You have to remember that Gerrard, as a player, stayed faithful to one club. He is one of the Premier League greats and in 2005 Jose Mourinho’s Chelsea offered £32-million for him. Initially flattered by the attention, he handed in a transfer request. Literally hours later he withdrew it.
‘I feel like I belong to this city. I always want to be able to go back to Liverpool and take my little kids to the matches and take my family to the matches. I didn’t want to cause upset to them in any way,’ he said years later.

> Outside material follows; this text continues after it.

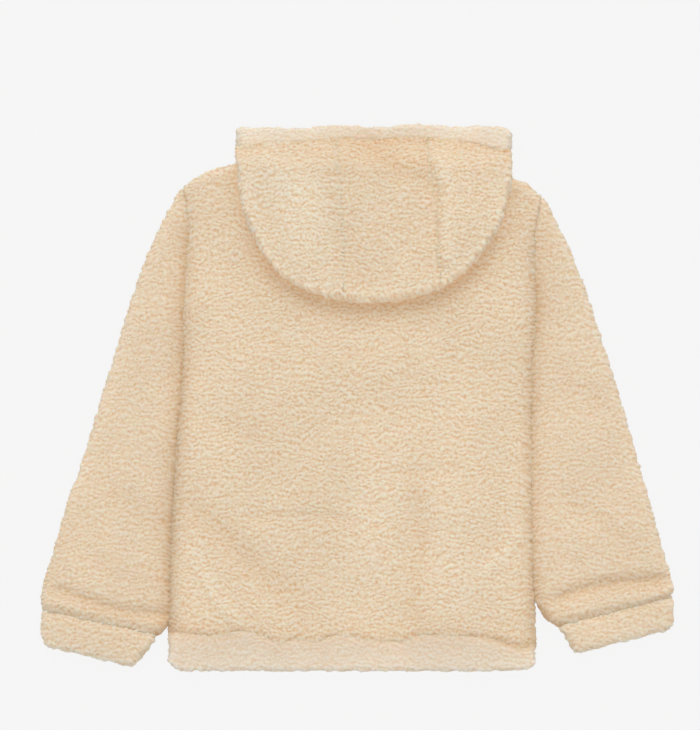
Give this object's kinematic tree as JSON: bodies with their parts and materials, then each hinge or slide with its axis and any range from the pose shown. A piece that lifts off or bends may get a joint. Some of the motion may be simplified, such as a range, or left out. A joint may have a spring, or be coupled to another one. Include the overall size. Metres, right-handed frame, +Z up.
{
  "type": "fleece jacket",
  "caption": "Child's hooded fleece jacket laid flat, back up, with its hood folded down over the back and a closed front zip underneath.",
  "frame": {"origin": "on the surface, under the middle of the laid jacket's bounding box", "axes": "+Z up out of the surface, +Y along the jacket's length towards the hood, +X across it towards the wearer's right sleeve"},
  "size_m": [0.6598, 0.572, 0.0354],
  "materials": {
    "fleece": "matt, curly sherpa pile",
    "fleece_band": "matt sherpa pile, turned at the edge",
    "zip_tape": "matt woven tape with a moulded chain",
    "zip_metal": "satin"
  },
  "bodies": {
    "jacket": {"back": "fleece", "front_left": "fleece", "front_right": "fleece", "sleeve_left": "fleece", "sleeve_right": "fleece", "cuff_left": "fleece_band", "cuff_right": "fleece_band", "hem_band": "fleece_band", "hood_side_left": "fleece", "hood_centre": "fleece", "hood_side_right": "fleece", "hood_band": "fleece_band", "zip_chain": "zip_tape", "zip_slider": "zip_metal"},
    "pull": {"zip_pull": "zip_metal"}
  },
  "joints": [
    {"name": "pull_hinge", "type": "hinge", "parent": "jacket", "child": "pull", "pos_m": [0, 0.202, 0.0019], "axis": [1, 0, 0], "range_deg": [0, 150]}
  ]
}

‘I have said it on many occasions, I think when a manager like Mourinho shows you attention – and he’s proved he’s a manager who can win things – it is always going to turn your head. Rightly or wrongly at the time, I believed I made the right decision. Speaking to the right people around me at the time I came to the decision where I wanted to stay at Liverpool.

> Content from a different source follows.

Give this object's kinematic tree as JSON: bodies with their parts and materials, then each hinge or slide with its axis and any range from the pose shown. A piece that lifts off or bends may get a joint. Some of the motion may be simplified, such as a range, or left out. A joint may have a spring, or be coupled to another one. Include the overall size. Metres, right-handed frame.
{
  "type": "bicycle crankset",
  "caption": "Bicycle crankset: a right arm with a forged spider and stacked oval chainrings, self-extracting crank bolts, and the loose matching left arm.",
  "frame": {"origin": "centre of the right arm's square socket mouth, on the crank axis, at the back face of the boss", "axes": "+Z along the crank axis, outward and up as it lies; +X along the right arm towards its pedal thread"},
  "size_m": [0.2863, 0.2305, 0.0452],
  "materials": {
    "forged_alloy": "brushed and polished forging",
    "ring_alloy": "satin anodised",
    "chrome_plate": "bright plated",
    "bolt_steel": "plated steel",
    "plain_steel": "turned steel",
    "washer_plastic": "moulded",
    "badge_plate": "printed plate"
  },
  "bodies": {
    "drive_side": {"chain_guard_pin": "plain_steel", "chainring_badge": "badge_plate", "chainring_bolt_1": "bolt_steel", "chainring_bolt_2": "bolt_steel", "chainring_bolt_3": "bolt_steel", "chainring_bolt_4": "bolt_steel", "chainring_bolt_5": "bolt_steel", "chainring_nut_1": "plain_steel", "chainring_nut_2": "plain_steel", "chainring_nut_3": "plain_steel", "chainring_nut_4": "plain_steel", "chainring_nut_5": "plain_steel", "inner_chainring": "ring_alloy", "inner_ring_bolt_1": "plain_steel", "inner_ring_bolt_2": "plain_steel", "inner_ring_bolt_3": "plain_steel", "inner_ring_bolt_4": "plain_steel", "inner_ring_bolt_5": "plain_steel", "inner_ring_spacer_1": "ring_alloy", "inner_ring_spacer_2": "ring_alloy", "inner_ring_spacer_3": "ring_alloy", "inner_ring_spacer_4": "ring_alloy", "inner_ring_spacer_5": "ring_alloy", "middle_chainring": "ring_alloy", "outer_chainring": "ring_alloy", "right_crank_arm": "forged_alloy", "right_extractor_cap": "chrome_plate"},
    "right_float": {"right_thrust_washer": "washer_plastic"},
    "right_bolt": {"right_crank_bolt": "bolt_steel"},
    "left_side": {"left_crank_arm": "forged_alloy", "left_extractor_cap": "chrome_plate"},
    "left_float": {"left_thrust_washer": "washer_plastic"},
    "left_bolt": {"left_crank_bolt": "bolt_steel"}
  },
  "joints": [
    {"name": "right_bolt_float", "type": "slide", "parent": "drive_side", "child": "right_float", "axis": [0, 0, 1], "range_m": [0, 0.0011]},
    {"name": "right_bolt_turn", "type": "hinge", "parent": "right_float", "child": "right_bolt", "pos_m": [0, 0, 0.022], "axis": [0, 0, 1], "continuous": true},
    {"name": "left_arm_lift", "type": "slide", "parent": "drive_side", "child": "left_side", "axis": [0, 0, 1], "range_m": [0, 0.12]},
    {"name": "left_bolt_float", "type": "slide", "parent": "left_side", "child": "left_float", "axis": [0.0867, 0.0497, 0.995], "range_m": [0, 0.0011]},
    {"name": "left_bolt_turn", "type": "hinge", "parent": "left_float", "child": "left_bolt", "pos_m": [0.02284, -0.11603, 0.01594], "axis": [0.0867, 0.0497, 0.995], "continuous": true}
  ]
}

‘I realised that winning trophies would mean more to me than any other club, not just Chelsea.’
And so the die was cast. Gerrard’s head was never turned again, despite more lucrative offers coming in for him to turn his back on Anfield as a player.
His attitude as a manager in the English Premier League is the same. Klopp is carving his name into Liverpool’s legacy and it would always have been naive to do a Frank Lampard, and that being to move straight into the hotseat as manager at the club where he became a playing legend. Lampard’s gig at Chelsea was his first taste of Premier League management, having cut his teeth at Derby in the Championship.

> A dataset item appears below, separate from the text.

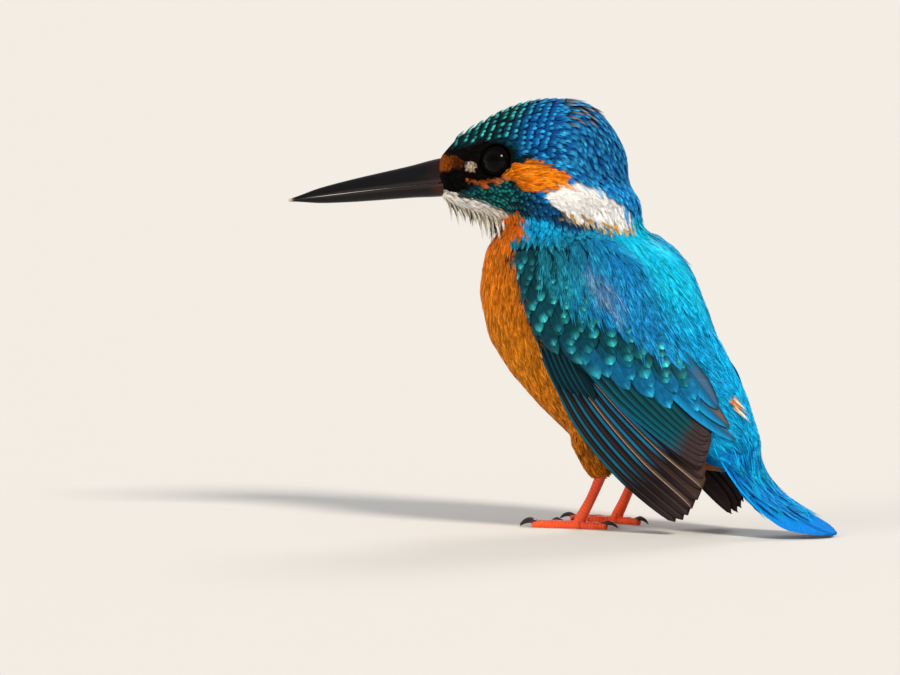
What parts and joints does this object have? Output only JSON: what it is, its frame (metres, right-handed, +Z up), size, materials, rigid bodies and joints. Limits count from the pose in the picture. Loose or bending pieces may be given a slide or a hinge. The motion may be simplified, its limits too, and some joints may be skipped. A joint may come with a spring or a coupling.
{
  "type": "kingfisher",
  "caption": "Standing common kingfisher at life size: folded wings, dagger bill, head turned to its left, tail tip laid on the floor.",
  "frame": {"origin": "middle of the bottom of the bounding box, on the floor between the toes and the tail tip", "axes": "+Z up; the body faces -Y and the tail points to +Y; +X is the bird's left side"},
  "size_m": [0.0482, 0.1338, 0.1008],
  "materials": {
    "plumage_orange": "soft matte feather",
    "plumage_blue": "silky feather with a low gloss",
    "plumage_teal": "feather with bright bars and spots",
    "plumage_brown": "smooth flight feather",
    "bill_horn": "polished black horn",
    "eye": "wet gloss",
    "foot_skin": "fine scales, satin",
    "claw_horn": "satin black horn"
  },
  "bodies": {
    "root": {"trunk": "plumage_orange", "neck": "plumage_blue", "head": "plumage_teal", "bill_upper": "bill_horn", "bill_lower": "bill_horn", "tail": "plumage_blue", "eye_left": "eye", "wing_left_primaries": "plumage_brown", "wing_left_secondaries": "plumage_teal", "wing_left_coverts": "plumage_blue", "thigh_left": "plumage_orange", "tarsus_left": "foot_skin", "foot_left": "foot_skin", "claw_left_1": "claw_horn", "claw_left_2": "claw_horn", "claw_left_3": "claw_horn", "claw_left_4": "claw_horn", "eye_right": "eye", "wing_right_primaries": "plumage_brown", "wing_right_secondaries": "plumage_teal", "wing_right_coverts": "plumage_blue", "thigh_right": "plumage_orange", "tarsus_right": "foot_skin", "foot_right": "foot_skin", "claw_right_1": "claw_horn", "claw_right_2": "claw_horn", "claw_right_3": "claw_horn", "claw_right_4": "claw_horn"}
  },
  "joints": []
}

Gerrard’s route is different, and the right one. Go to Scotland, get Rangers back on top of the pile again – a huge achievement in his first managerial role – and then return to an ‘inoffensive’ club to Liverpool supporters in the Premier League, before replacing Klopp when the time comes.
Therefore, joining Villa was a masterstroke, rather than a gamble. Gerrard would never consider going to either of the Manchester teams as manager, nor Chelsea or Arsenal, and certainly not Everton. Villa can carry on around mid-table and Gerrard can improve the side and learn on the job in the toughest league of all.
There’s now only 160km between the cities of Birmingham and Liverpool.